Recently too, a Nigerian mafia was busted in Madrid for human
trafficking and prostitution. We cannot over emphasise enough if we
don’t have these things on television. As long as we don’t see these
in the mainstream media often, people will continue to cajole others
into fast wealth. Today, there is a slave market in Niger where
Nigerian girls and boys are bought and taken to Libya. Sometimes,
those who buy them enter the boat with them to make sure that their
business is safe. The dimension has changed.”
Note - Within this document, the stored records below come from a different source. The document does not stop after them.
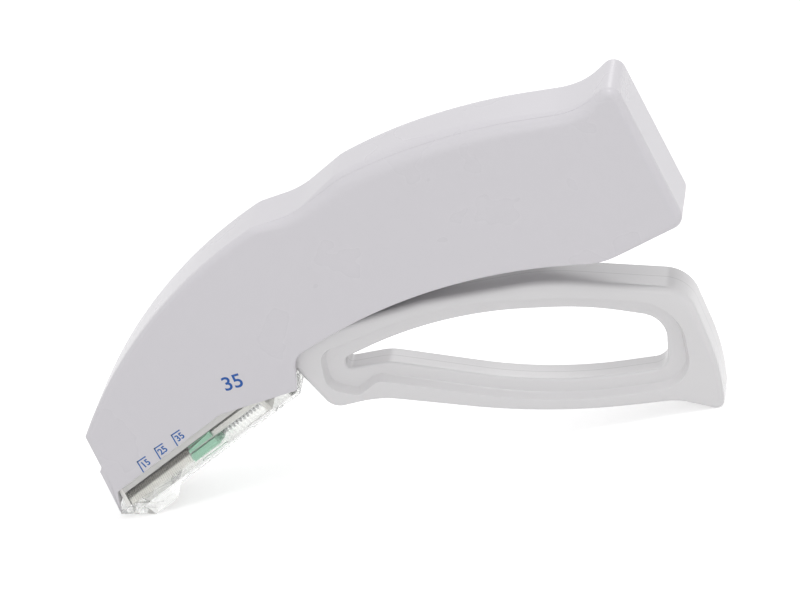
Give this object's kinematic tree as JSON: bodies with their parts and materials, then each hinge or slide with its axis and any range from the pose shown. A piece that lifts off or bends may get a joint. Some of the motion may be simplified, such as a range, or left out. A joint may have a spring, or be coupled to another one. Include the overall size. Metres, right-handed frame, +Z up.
{
  "type": "skin stapler",
  "caption": "Disposable skin stapler: a curved grip shell with a clear slanted staple magazine at the nose and a looped trigger lever below.",
  "frame": {"origin": "middle of the bounding box in plan, at its base: the stapler stands on the heel of its foot and on the tail of its lever", "axes": "+X from the nose towards the rear of the grip, +Y across the width towards the right housing, +Z up"},
  "size_m": [0.1648, 0.018, 0.0954],
  "materials": {
    "white_plastic": "satin moulded",
    "lever_plastic": "satin moulded",
    "grey_plastic": "satin moulded",
    "green_plastic": "moulded",
    "clear_plastic": "clear moulded",
    "staple_steel": "bright drawn wire",
    "plate_steel": "stamped",
    "pin_steel": "ground",
    "spring_steel": "drawn wire and strip"
  },
  "bodies": {
    "housing": {"left_cover": "white_plastic", "right_housing": "white_plastic", "magazine_body": "clear_plastic", "staple_stack": "staple_steel", "loaded_staple": "staple_steel", "cover_strip": "plate_steel", "anvil": "plate_steel", "driver_guide": "plate_steel", "staple_track": "plate_steel", "pivot_pin": "pin_steel", "return_spring": "spring_steel", "feed_spring": "spring_steel", "spring_rod": "pin_steel", "magazine_end_cap": "clear_plastic", "ejector_spring": "spring_steel", "click_spring": "spring_steel"},
    "trigger": {"trigger_lever": "lever_plastic", "drive_pin": "pin_steel"},
    "driver": {"driver_carrier": "grey_plastic", "driver_blade": "plate_steel"},
    "feed": {"follower": "green_plastic"}
  },
  "joints": [
    {"name": "trigger_hinge", "type": "hinge", "parent": "housing", "child": "trigger", "pos_m": [-0.03208, 0, 0.04074], "axis": [0, -1, 0], "range_deg": [0, 10], "stiffness_Nm_per_rad": 2, "springref_deg": -14.32, "deforming": ["return_spring"]},
    {"name": "driver_slide", "type": "slide", "parent": "housing", "child": "driver", "axis": [0.1433, 0, -0.9897], "range_m": [0, 0.0078], "deforming": ["loaded_staple"]},
    {"name": "feed_slide", "type": "slide", "parent": "housing", "child": "feed", "axis": [-0.8907, 0, -0.4546], "range_m": [0, 0.0207], "deforming": ["staple_stack", "feed_spring"]}
  ],
  "couplings": [
    {"joint": "driver_slide", "follows": "trigger_hinge", "m_per_rad": 0.04468}
  ]
}
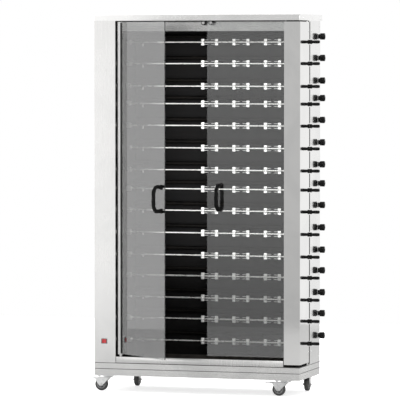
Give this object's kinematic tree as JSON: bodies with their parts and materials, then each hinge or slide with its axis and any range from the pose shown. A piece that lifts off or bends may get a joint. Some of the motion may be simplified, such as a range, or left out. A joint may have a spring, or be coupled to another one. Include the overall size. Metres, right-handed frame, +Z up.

Nze, who is co-directing this movie project with an Italian director, raised concern on the mass migration of Nigerians in Edo state. He said that many families had sold their houses and other valuable properties to send their children on the death trip. And any family that is without a member abroad or on the way outside the Nigerian shores is terribly looked down upon. Though he acknowledged that some Nigerians have honourable jobs in Italy, he remarked that majority of them engage in menial jobs simply because they couldn’t break the language barrier or are still associated with other Nigerians who have no career goals.

One thing he was happy for was the turn-out of Nigerians at the Lagos audition. He looked forward to returning to Nigeria soon to source for funds for the feature film on this worrisome global trend.